Start of DATA TO USE

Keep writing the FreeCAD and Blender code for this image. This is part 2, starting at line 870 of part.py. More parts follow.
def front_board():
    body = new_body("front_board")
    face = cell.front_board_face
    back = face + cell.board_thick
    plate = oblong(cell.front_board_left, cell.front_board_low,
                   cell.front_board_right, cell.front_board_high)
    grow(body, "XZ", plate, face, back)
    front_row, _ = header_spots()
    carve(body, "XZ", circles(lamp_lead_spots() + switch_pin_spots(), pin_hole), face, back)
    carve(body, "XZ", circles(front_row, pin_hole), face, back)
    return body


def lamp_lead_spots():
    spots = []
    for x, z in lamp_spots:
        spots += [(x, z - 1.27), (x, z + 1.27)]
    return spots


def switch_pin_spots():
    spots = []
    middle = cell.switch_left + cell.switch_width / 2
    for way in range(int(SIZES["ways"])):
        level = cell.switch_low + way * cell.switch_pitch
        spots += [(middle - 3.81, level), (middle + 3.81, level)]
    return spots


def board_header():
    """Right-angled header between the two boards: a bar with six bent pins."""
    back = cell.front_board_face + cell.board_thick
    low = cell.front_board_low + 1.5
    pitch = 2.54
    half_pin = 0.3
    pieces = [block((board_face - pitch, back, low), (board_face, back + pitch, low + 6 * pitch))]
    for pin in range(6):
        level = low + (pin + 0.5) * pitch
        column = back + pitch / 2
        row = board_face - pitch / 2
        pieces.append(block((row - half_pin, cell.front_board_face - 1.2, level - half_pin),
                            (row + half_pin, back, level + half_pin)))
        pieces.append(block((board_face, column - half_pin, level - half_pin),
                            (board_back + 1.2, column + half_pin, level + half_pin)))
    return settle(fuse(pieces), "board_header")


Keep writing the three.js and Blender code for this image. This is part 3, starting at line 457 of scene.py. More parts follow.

End of DATA TO USE

◆ BRIEF ◆
Filter lines by "code" and return each hit.

◆ EXERCISE RESPONSE ◆
Keep writing the FreeCAD and Blender code for this image. This is part 2, starting at line 870 of part.py. More parts follow.
Keep writing the three.js and Blender code for this image. This is part 3, starting at line 457 of scene.py. More parts follow.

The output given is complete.